Requirement: Where a line contains the word "body", copy that line in full.
:::::
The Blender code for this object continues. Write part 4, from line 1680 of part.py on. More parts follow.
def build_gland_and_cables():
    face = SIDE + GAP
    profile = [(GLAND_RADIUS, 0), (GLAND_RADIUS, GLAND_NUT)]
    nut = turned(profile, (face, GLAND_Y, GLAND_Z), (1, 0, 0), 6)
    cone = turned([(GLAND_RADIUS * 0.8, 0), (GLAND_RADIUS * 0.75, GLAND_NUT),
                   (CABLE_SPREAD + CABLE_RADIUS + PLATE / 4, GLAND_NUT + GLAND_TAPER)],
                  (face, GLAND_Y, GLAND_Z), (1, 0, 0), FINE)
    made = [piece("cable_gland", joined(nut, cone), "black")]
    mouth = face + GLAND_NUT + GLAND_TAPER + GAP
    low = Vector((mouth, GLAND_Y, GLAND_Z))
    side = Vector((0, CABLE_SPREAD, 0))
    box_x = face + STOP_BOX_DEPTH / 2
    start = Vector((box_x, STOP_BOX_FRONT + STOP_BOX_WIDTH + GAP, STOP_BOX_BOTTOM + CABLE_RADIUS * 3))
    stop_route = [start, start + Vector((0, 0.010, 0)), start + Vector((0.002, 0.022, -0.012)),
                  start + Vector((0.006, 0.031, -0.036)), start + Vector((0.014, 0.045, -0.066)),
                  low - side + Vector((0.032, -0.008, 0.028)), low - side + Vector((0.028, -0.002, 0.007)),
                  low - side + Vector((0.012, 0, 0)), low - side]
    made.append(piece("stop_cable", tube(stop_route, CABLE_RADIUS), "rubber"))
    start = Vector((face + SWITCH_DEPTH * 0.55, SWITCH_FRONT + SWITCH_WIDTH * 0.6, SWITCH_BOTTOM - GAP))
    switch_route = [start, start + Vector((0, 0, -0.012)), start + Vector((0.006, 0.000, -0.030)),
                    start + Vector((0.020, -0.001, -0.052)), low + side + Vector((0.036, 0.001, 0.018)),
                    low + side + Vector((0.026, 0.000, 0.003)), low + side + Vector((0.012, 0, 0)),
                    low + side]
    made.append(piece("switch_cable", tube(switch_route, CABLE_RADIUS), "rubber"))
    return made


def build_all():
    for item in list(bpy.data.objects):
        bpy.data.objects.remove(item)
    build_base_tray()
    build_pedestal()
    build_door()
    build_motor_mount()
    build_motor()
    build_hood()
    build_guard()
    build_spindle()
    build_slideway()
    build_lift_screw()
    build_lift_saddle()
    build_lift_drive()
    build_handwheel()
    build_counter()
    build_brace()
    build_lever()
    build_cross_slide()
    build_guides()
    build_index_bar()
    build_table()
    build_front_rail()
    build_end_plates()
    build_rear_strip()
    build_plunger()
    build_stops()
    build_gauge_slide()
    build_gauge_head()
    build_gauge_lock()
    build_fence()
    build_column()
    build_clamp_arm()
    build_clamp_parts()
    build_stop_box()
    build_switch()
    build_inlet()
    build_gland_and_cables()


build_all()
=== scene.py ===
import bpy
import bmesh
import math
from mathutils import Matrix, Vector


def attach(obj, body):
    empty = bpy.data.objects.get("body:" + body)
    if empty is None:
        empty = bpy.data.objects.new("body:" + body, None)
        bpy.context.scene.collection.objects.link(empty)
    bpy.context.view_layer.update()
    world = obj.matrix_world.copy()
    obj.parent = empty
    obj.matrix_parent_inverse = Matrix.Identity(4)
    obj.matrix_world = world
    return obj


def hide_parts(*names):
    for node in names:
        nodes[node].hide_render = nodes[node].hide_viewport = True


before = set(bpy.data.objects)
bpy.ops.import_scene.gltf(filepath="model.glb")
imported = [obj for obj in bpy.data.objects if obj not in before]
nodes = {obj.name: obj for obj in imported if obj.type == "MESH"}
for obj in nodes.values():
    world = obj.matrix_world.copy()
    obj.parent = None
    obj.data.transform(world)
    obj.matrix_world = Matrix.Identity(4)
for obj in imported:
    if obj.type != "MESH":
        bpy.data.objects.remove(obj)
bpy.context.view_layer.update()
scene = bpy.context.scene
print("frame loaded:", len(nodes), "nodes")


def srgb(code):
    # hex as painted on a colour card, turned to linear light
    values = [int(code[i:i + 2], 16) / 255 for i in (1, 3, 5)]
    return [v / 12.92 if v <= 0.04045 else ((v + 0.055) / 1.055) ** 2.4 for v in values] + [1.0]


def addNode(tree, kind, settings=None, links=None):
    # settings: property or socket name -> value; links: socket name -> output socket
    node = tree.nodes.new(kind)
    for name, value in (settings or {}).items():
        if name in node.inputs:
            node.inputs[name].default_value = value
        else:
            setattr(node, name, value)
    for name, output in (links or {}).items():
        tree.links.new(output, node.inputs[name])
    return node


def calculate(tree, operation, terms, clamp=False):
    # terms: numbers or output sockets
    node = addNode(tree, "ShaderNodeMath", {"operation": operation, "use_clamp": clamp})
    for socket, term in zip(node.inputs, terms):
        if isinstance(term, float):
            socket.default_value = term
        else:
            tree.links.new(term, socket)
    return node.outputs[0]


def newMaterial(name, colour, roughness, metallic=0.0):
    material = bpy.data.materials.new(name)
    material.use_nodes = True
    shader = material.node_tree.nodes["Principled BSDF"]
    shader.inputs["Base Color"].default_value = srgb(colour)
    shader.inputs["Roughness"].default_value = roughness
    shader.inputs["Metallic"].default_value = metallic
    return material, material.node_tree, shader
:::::
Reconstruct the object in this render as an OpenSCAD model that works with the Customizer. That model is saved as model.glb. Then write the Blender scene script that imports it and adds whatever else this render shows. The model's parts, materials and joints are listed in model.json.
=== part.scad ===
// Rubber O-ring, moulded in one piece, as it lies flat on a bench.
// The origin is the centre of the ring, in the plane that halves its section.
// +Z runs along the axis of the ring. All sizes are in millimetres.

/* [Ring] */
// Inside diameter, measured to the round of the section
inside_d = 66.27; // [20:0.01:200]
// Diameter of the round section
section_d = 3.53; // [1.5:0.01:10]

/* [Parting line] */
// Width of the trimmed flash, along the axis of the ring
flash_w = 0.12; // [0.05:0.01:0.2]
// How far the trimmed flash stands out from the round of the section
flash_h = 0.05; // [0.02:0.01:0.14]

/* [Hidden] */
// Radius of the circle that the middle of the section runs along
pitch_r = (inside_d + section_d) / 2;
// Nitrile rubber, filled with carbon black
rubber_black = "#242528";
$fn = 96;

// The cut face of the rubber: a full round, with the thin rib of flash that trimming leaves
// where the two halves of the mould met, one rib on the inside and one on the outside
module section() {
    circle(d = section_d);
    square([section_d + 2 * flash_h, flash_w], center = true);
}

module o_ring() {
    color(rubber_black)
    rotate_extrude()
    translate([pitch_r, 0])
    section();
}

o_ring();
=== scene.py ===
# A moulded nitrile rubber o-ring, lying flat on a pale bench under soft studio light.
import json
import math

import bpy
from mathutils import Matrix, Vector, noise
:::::
Task response:
def attach(obj, body):
    empty = bpy.data.objects.get("body:" + body)
        empty = bpy.data.objects.new("body:" + body, None)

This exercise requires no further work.